40 Acres and a Lie is a two year investigation that used historic research and new technologies to uncover the names of 1,250 formerly enslaved Black men and women who received land titles after the Civil War – only to have the land taken back.

This ambitious reporting project spans four stories, and is a partnership between the Center for Public Integrity, Reveal, and Mother Jones. It is a rare example of bringing historic research together with new technologies to uncover something that was previously unknown. Today, 40 Acres and a Mule is largely remembered as a broken promise and an abandoned step toward multiracial democracy. Less known is that the federal government actually issued hundreds, perhaps thousands, of titles to specific plots of land between 4 and 40 acres. Freedmen and women built homes, established local governments, and farmed the land. But their utopia didn’t last long. After President Abraham Lincoln was assassinated, his successor, Andrew Johnson, stripped property from formerly enslaved Black residents across the South and returned it to their past enslavers.

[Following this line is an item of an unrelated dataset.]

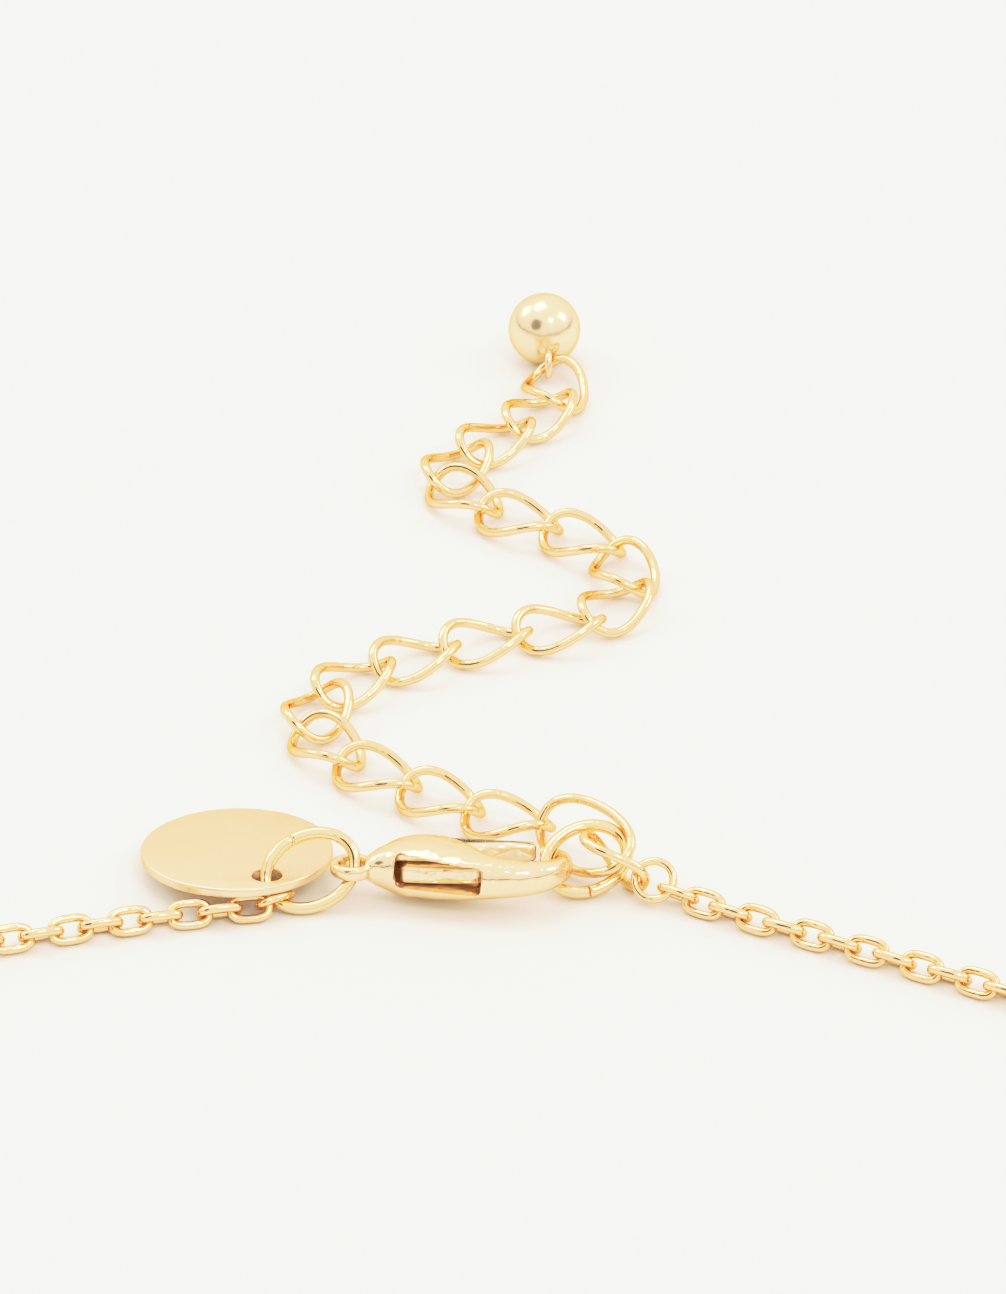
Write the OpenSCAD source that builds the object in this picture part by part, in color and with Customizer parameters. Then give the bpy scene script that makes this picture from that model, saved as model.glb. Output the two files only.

Most of the names and land titles had never been published, and the team conducted genealogical research to locate living descendants of many who had received and then lost the land. For the first time, many of these Black Americans were made aware that land had been given to and then taken away from their ancestors.

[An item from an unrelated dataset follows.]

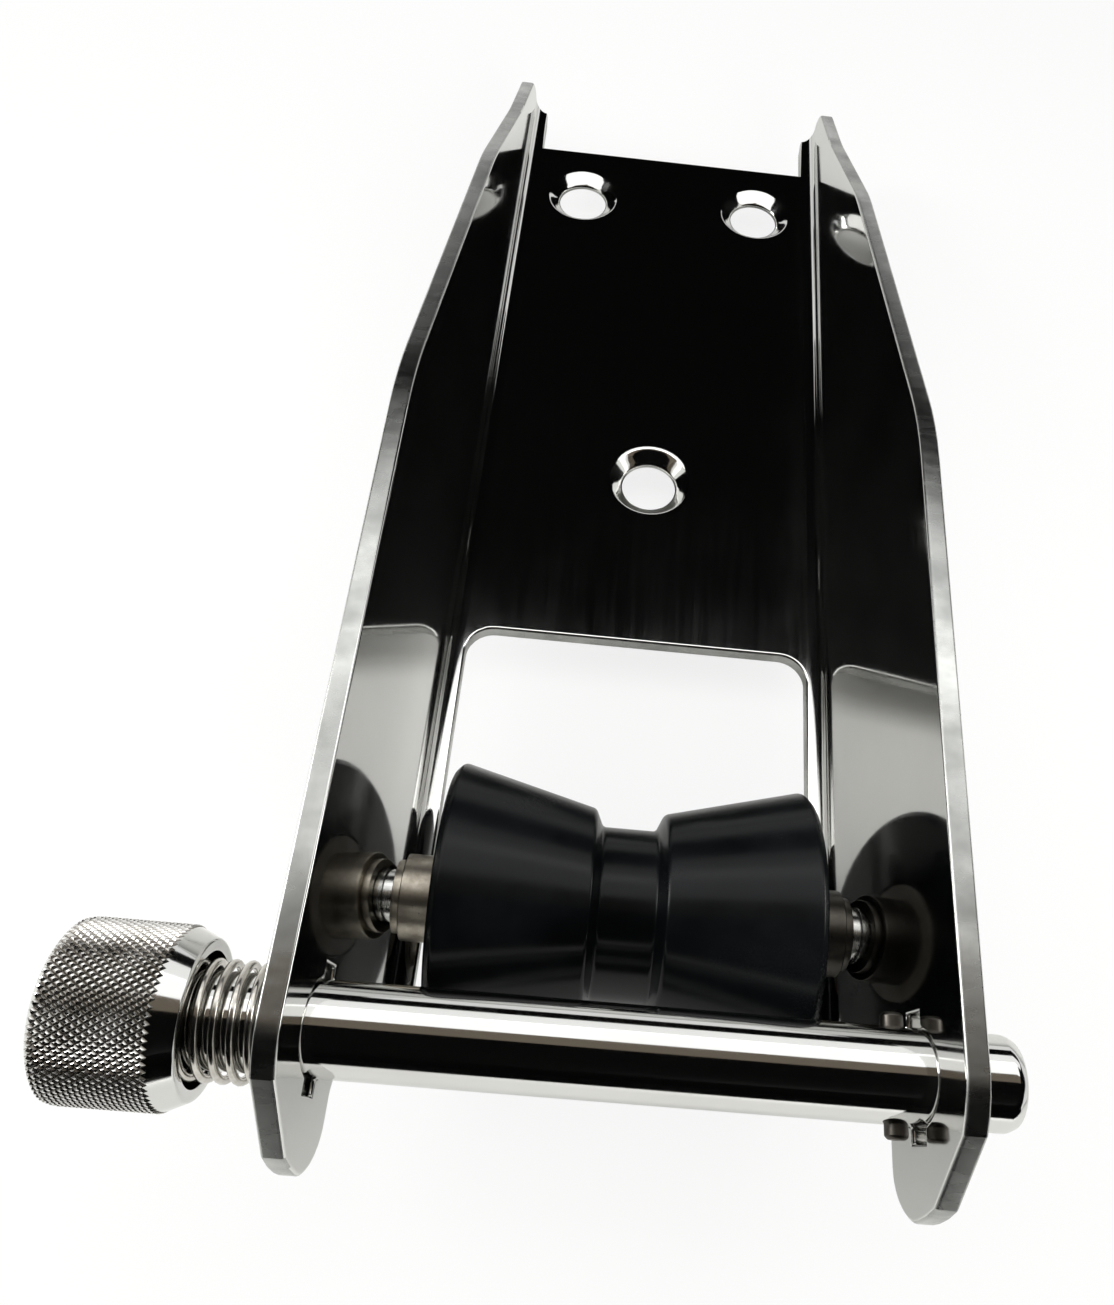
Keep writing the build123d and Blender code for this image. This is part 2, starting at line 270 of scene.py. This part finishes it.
# Ways of making pieces

meshRules = {
    "merge": 1e-6,
    "seam": 2e-6,
    "onPlane": 1e-7,
    "flat": radians(0.4),
    "bevelled": radians(28),
    "creased": radians(48),
    "roundSteps": 6,
}


def axisOf(low, high):
    # Y and Z of a turned piece's axis, which runs along X
    return (low.y + high.y) / 2, (low.z + high.z) / 2


def smoothAll(bm):
    for face in bm.faces:
        face.smooth = True


def linkMesh(name, bm, materials):
    data = bpy.data.meshes.new(name)
    bm.to_mesh(data)
    bm.free()
    for material in materials:
        data.materials.append(material)
    thing = bpy.data.objects.new(name, data)
    scene.collection.objects.link(thing)
    return thing


def addPiece(name, bm, body, slotName, materials, *replaced):
    bmesh.ops.recalc_face_normals(bm, faces=bm.faces)
    for edge in bm.edges:
        edge.smooth = edge.calc_face_angle(0) < meshRules["creased"]
    piece = linkMesh(name, bm, materials)
    weights = piece.modifiers.new("evenNormals", "WEIGHTED_NORMAL")  # level mirrors beside rounded edges
    weights.keep_sharp = True
    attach(piece, body)
    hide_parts(*replaced)
    return piece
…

This project represents an unprecedented and innovative use of nearly 2 million Freedmen’s Bureau records that were digitized by the National Archives. But only about 500,000 had been transcribed by Smithsonian volunteers. We focused our initial research around keyword searches of transcribed documents, but we needed a way to mine the nearly 1.5 million documents that had not been transcribed. We used several recent developments in machine-learning technology to allow us to “search” both the transcribed and non-transcribed documents.

The cursive handwriting and the vocabulary used in the historical documents made it challenging to use traditional tools to employ traditional data extraction tools. We built a workflow to use the transcribed documents to “teach” a model to search the untranscribed documents, allowing us to search the entire collection in several different ways.